Please return the full listing below without altering anything.

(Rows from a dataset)
..............................

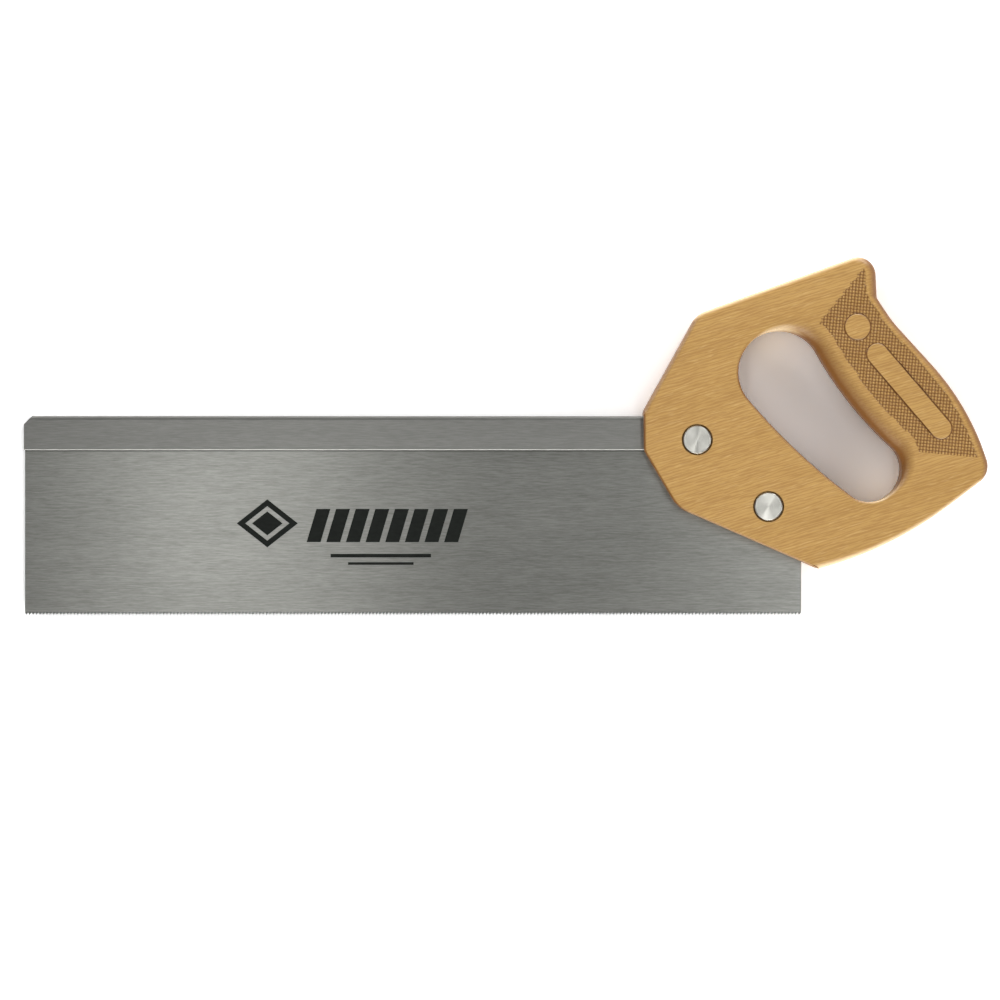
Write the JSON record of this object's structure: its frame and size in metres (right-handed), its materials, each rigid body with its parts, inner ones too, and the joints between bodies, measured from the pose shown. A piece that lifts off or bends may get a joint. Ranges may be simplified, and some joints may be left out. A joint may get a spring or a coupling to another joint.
{
  "type": "hand saw",
  "caption": "Mitre back saw: a fine-toothed steel blade stiffened by a folded steel back, bolted into a closed beech handle with a checkered grip.",
  "frame": {"origin": "centre of the footprint of the saw lying flat, on the plane of the handle's right face", "axes": "+X along the blade from the toe to the handle, +Y from the tooth line to the steel back, +Z out of the saw's left face, the one with the plain bolt heads"},
  "size_m": [0.4406, 0.1634, 0.022],
  "materials": {
    "blade_steel": "fine lengthwise brushing, satin",
    "back_steel": "drawn strip, satin, darker than the blade",
    "beech": "clear satin lacquer over pale flecked beech",
    "bolt_steel": "bright, lathe-turned faces"
  },
  "bodies": {
    "saw": {"blade": "blade_steel", "spine": "back_steel", "handle": "beech"},
    "upper_nut": {"upper_nut": "bolt_steel"},
    "upper_bolt": {"upper_bolt": "bolt_steel"},
    "lower_nut": {"lower_nut": "bolt_steel"},
    "lower_bolt": {"lower_bolt": "bolt_steel"}
  },
  "joints": [
    {"name": "upper_nut_turn", "type": "hinge", "parent": "saw", "child": "upper_nut", "pos_m": [0.08762, -0.00154, 0], "axis": [0, 0, -1], "range_deg": [0, 2880]},
    {"name": "upper_bolt_rise", "type": "slide", "parent": "saw", "child": "upper_bolt", "axis": [0, 0, 1], "range_m": [0, 0.0064]},
    {"name": "lower_nut_turn", "type": "hinge", "parent": "saw", "child": "lower_nut", "pos_m": [0.12012, -0.03204, 0], "axis": [0, 0, -1], "range_deg": [0, 2880]},
    {"name": "lower_bolt_rise", "type": "slide", "parent": "saw", "child": "lower_bolt", "axis": [0, 0, 1], "range_m": [0, 0.0064]}
  ],
  "couplings": [
    {"joint": "upper_nut_turn", "follows": "upper_bolt_rise", "rad_per_m": 7853.9},
    {"joint": "lower_nut_turn", "follows": "lower_bolt_rise", "rad_per_m": 7853.9}
  ]
}
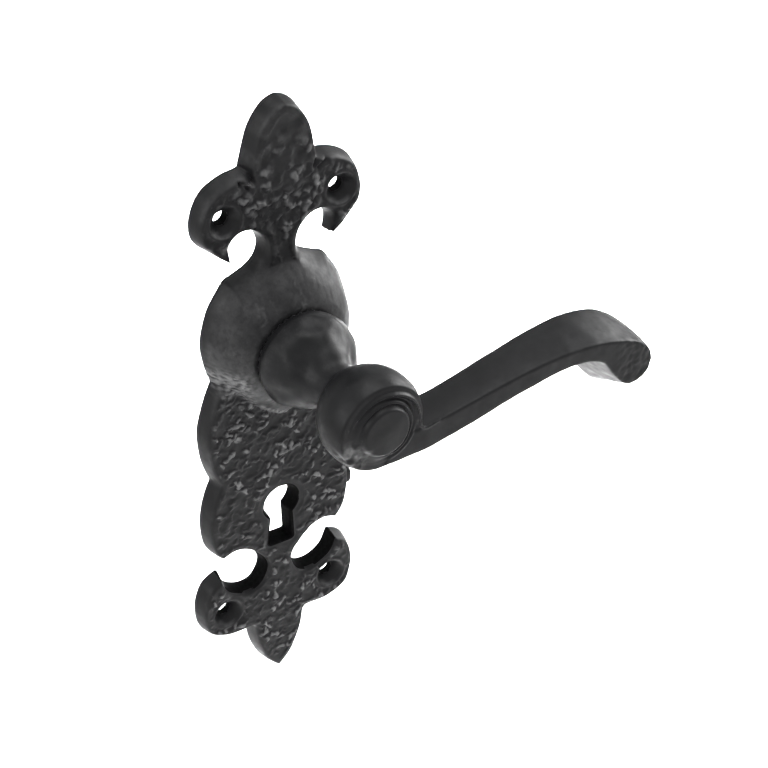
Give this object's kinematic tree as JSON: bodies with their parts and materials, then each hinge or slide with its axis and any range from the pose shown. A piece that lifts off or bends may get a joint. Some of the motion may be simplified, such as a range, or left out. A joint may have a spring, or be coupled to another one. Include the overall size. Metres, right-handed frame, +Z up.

..............................

### [Task output]
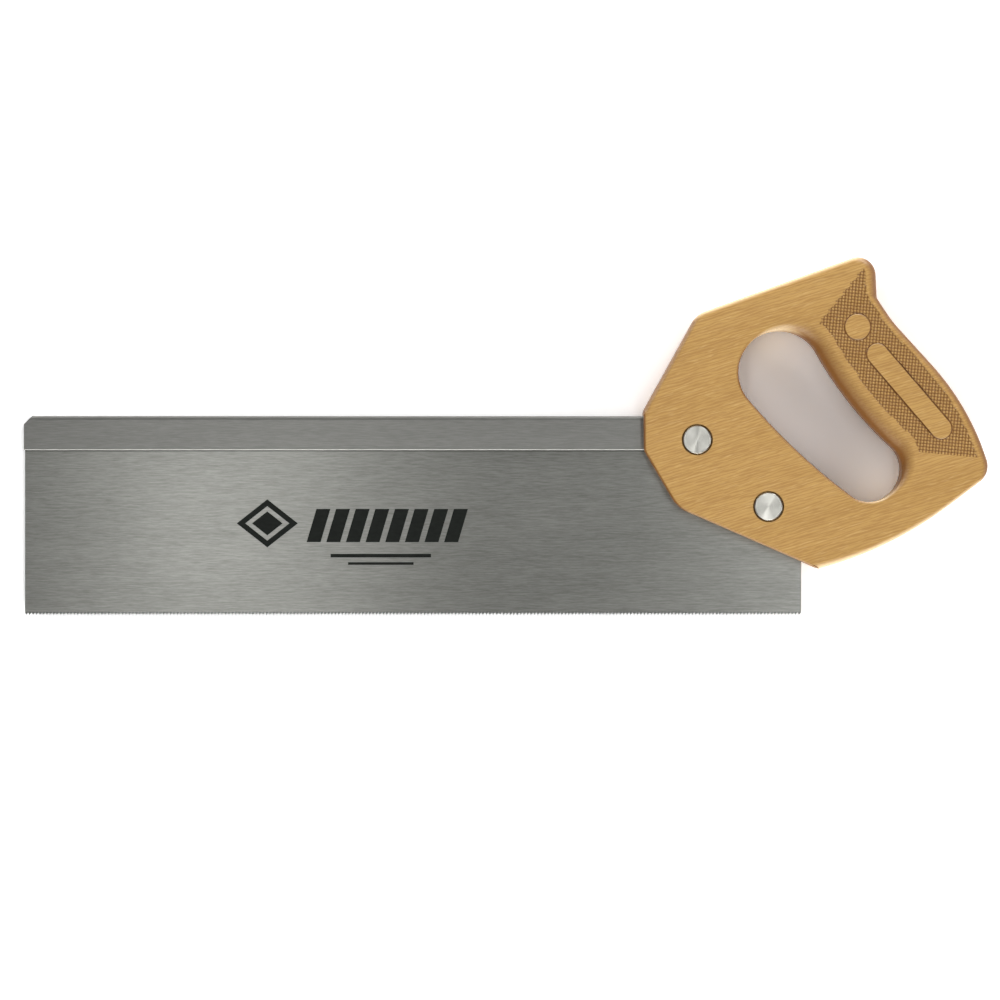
Write the JSON record of this object's structure: its frame and size in metres (right-handed), its materials, each rigid body with its parts, inner ones too, and the joints between bodies, measured from the pose shown. A piece that lifts off or bends may get a joint. Ranges may be simplified, and some joints may be left out. A joint may get a spring or a coupling to another joint.
{
  "type": "hand saw",
  "caption": "Mitre back saw: a fine-toothed steel blade stiffened by a folded steel back, bolted into a closed beech handle with a checkered grip.",
  "frame": {"origin": "centre of the footprint of the saw lying flat, on the plane of the handle's right face", "axes": "+X along the blade from the toe to the handle, +Y from the tooth line to the steel back, +Z out of the saw's left face, the one with the plain bolt heads"},
  "size_m": [0.4406, 0.1634, 0.022],
  "materials": {
    "blade_steel": "fine lengthwise brushing, satin",
    "back_steel": "drawn strip, satin, darker than the blade",
    "beech": "clear satin lacquer over pale flecked beech",
    "bolt_steel": "bright, lathe-turned faces"
  },
  "bodies": {
    "saw": {"blade": "blade_steel", "spine": "back_steel", "handle": "beech"},
    "upper_nut": {"upper_nut": "bolt_steel"},
    "upper_bolt": {"upper_bolt": "bolt_steel"},
    "lower_nut": {"lower_nut": "bolt_steel"},
    "lower_bolt": {"lower_bolt": "bolt_steel"}
  },
  "joints": [
    {"name": "upper_nut_turn", "type": "hinge", "parent": "saw", "child": "upper_nut", "pos_m": [0.08762, -0.00154, 0], "axis": [0, 0, -1], "range_deg": [0, 2880]},
    {"name": "upper_bolt_rise", "type": "slide", "parent": "saw", "child": "upper_bolt", "axis": [0, 0, 1], "range_m": [0, 0.0064]},
    {"name": "lower_nut_turn", "type": "hinge", "parent": "saw", "child": "lower_nut", "pos_m": [0.12012, -0.03204, 0], "axis": [0, 0, -1], "range_deg": [0, 2880]},
    {"name": "lower_bolt_rise", "type": "slide", "parent": "saw", "child": "lower_bolt", "axis": [0, 0, 1], "range_m": [0, 0.0064]}
  ],
  "couplings": [
    {"joint": "upper_nut_turn", "follows": "upper_bolt_rise", "rad_per_m": 7853.9},
    {"joint": "lower_nut_turn", "follows": "lower_bolt_rise", "rad_per_m": 7853.9}
  ]
}
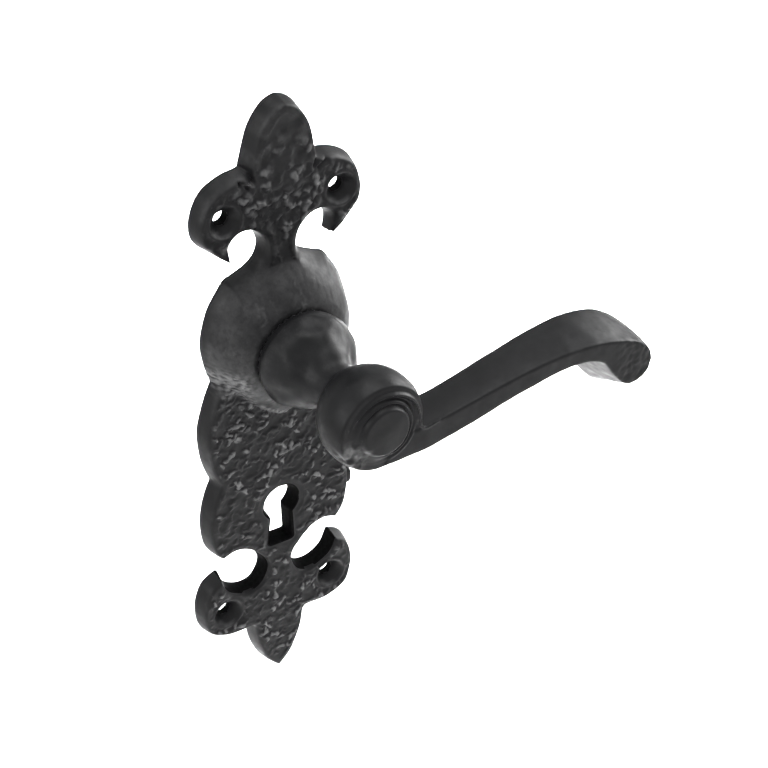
Give this object's kinematic tree as JSON: bodies with their parts and materials, then each hinge or slide with its axis and any range from the pose shown. A piece that lifts off or bends may get a joint. Some of the motion may be simplified, such as a range, or left out. A joint may have a spring, or be coupled to another one. Include the overall size. Metres, right-handed frame, +Z up.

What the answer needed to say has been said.